子どもたちのケンカに、保育士はどう対応するべきか
子どもは些細なことでケンカを始めるものです。
保育士なら、日常的に子どものケンカに関わることもあるでしょう。
その際、介入した方がいいのか、迷った経験もあると思います。
どのように対応したらいいのでしょうか。それを考えてみましょう。
まずは子どもの様子を見守ろう
例えば、2人の子どもが「おもちゃの取り合い」が原因でケンカを始めたとしましょう。
その場合、保育士はすぐに介入せず、まずは子どもの様子をみましょう。
様子を見ていたら子ども同士で解決していた、ということはよくあることです。
では、なぜすぐに介入してはいけないのでしょうか。3、4歳くらいの子どもは、「蝶よ花よ」と家庭の中で大事に育てられてきた時期を過ぎています。
すると次へのステップアップとしてお友達という他人との関わりの中で徐々に「社会性」を身につけていきます。
ケンカをしたり仲直りをすることで、相手にも気持ちや事情があることを知り、自分の気持ちとの折り合いのつけ方を学ぶのです。
保育士などの大人がすぐに介入してしまうと、社会性の発達を妨げてしまうことにつながります。
共感してあげる声かけが大事
そうはいっても、やはり目の前でケンカが繰り広げられていると、保育士になったばかりの人は慌ててしまうことが多いです。
ケンカをしていたら、まずは状況を聞きましょう。子どもは気持ちを伝えるための言葉を知らないため、上手に伝えることができないこともあるからです。
助け舟を出す時は、子どもの気持ちに共感する聞き方をしましょう。
「貸してもらえなかったのが悲しかったんだね」などと噛み砕いて子どもの気持ちに寄り添った柔らかい言い方を心がけるとよいでしょう。

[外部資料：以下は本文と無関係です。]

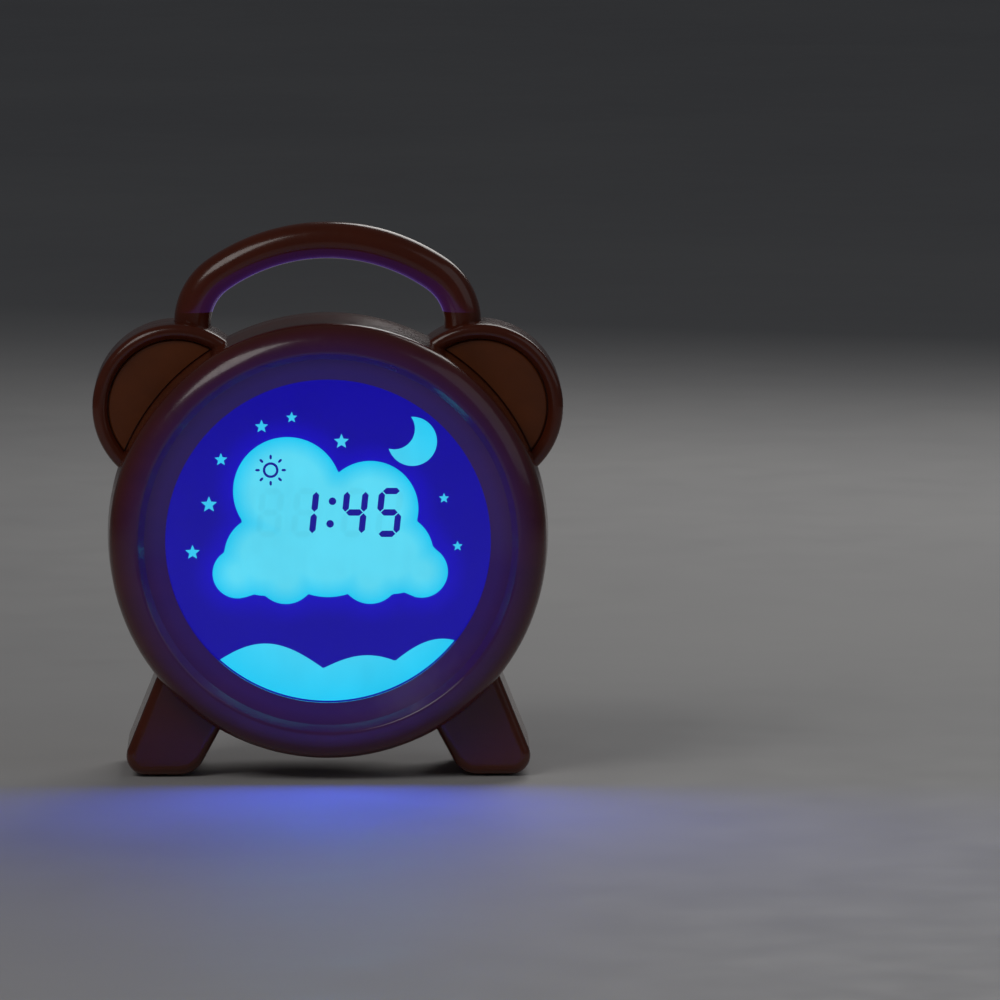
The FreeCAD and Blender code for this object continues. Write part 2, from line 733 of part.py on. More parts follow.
def key_cuts():
    """Holes for the round keys, the slide knob and the night-light button."""
    cuts = [rod(KEY_RADIUS + FIT_GAP, panel_back() - PAST, BODY_DEPTH, x, z) for _, (x, z) in key_places()]
    x, z = slider_place()
    cuts.append(block(SLIDER_LENGTH + SLIDER_TRAVEL + 2 * FIT_GAP, SLIDER_HEIGHT + 2 * FIT_GAP,
                      panel_back() - PAST, BODY_DEPTH, x, z, SLIDER_CORNER))
    cuts.append(slot_prism(TOP_BUTTON_LENGTH + 2 * FIT_GAP, TOP_BUTTON_WIDTH + 2 * FIT_GAP,
                           TOP_BOARD_Z, FAR, TOP_BUTTON_DEPTH))
    return cuts


def rear_housing(shell):
    """Rear half: key panel, grille, battery bay, screw tubes, posts and the top button's hole."""
    half = shell.common(slab(PARTING_DEPTH, BODY_DEPTH + PAST)).fuse(rear_additions())
    cuts = [panel_outline(PANEL_RADIUS, panel_floor(), BODY_DEPTH + PAST, PANEL_BOTTOM)]
    cuts.append(rod(SPEAKER_RADIUS + FIT_GAP, KEY_BOARD_DEPTH, panel_back(), 0.0, SPEAKER_Z))
    cuts += grille_slots() + screw_cuts() + bay_cuts() + key_cuts()
    return half.cut(cuts + foot_pads(PRESS_GAP)).removeSplitter()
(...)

気持ちを分かってもらえた子どもはそれだけで安心感を得るものです。
こんなケンカを見たら迷わず介入すべき
子どものケンカを見守ることは大事ですが、早急に介入するべきケンカもあります。それは以下の通りです。
・激しいつかみ合いや殴り合いになった場合
・子どもが助けを求めている場合
・一方に反抗する意思がなく受け身になっている場合
・噛み付く、蹴るなどケガのある恐れのある行動をしようとしている場合
・消えろなど、相手の存在を否定するような言葉を使った場合
このように、ケンカの場であっても、ケガをさせたり暴言を吐くといった「してはいけない」行為に関しては保育士が介入し、止めに入ることが重要です。
他人の気持ちを推測することが出来るように、自分の要求を抑えることが出来るようになるといった社会性は、子どもがケンカを通じて学ぶものです。
大事な成長の機会を阻害することのないよう、保育士がしっかり様子を見ながら子どものケンカに対処していきたいものですね。